Strong sales of netbook computers, combined with plummeting sales of Microsoft Office to consumers, hurt Microsoft Corp.'s otherwise-strong first-quarter 2010 results reported today. At least one analyst expects the trend to continue, even with the release of a netbook-friendly Windows 7 and a free Web version of Office for consumers.
Microsoft is trying to entice netbook makers to switch to the relatively streamlined Windows 7, especially the low-end Windows 7 Starter. Microsoft did not say how many netbooks this quarter shipped with Windows 7 instead of XP. According to Rob Helm, an analyst with the independent Directions on Microsoft, Windows 7 Starter costs OEMs about twice as much as XP. For most netbooks, that will be too high, he said. As a result, he doesn't expect most OEMs to switch off XP until it is phased out next fall.
Netbooks made up about 12 percent of total Windows shipments in the first quarter, said Bill Koefoed, Microsoft's general manager for investor relations, in a conference call after the earnings release. And netbook shipments are likely to keep growing faster than the rest of the market, acknowledged Chief Financial Officer Chris Liddell.

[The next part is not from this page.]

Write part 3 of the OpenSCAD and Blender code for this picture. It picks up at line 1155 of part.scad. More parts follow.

Due to Vista's bloated operating system, which takes more hard drive space and processing power, those netbooks almost all run Windows XP. Microsoft reportedly earns about $15 for every copy of Windows XP sold to a PC maker, or original equipment manufacturer (OEM), compared with $50 to $60 for every copy of Vista, and now, Windows 7, sold to PC makers.

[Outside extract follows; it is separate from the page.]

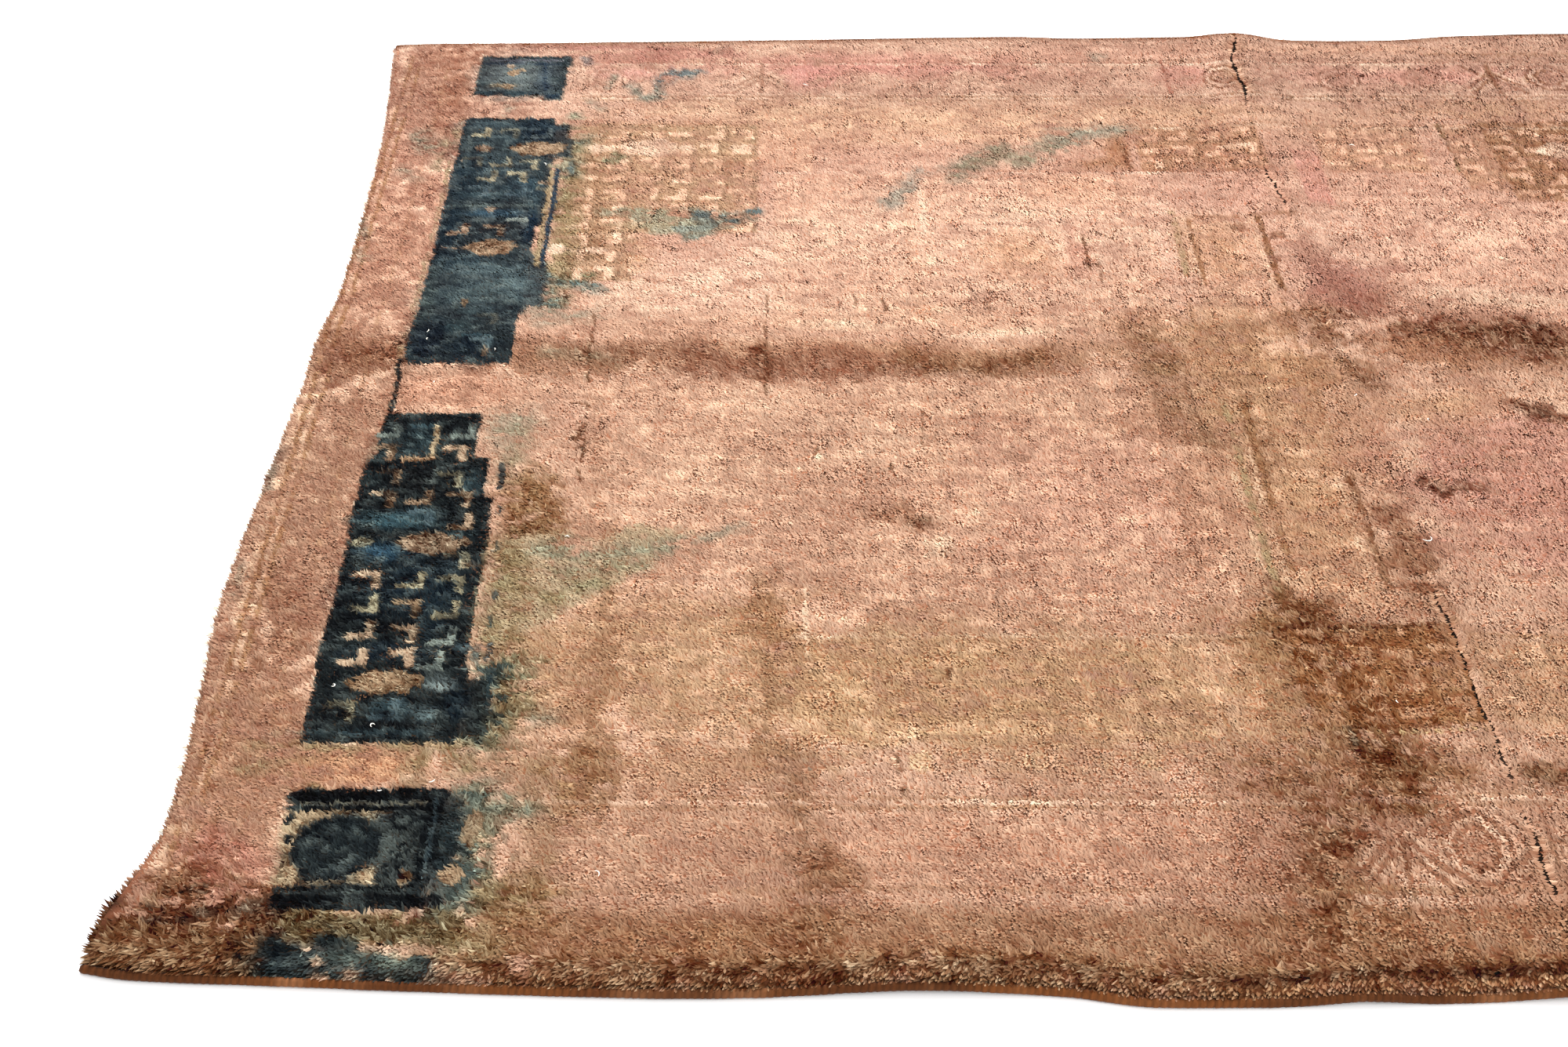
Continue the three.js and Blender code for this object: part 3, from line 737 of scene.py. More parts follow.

As a result, OEM revenue was down 6 percent year-over-year, despite Microsoft's selling an unspecified "record number of Windows licenses" this quarter due to the release of Windows 7 to OEMs in July. Total Windows revenue of $4.1 billion was down 4 percent from a year ago.
Meanwhile, Microsoft Business Division (MBD) revenue fell 11 percent year-on-year to $4.4 billion, dragged down by a 34 percent year-over-year decline in consumer sales. That mirrors a 30 percent annual drop in the prior quarter. Sales to consumers make up about a quarter of MBD's total revenue. They come mostly from retail sales of Microsoft Office.
Microsoft has juiced Office sales in the last several years through heavy promotions for students, military personnel, retirees and other groups. That has come back to bite Microsoft, Helm said, by "hurting their [year-over-year revenue] comparables." Strong sales of netbooks, which are often too lightweight to run the full Office suite, has hurt, too, he said.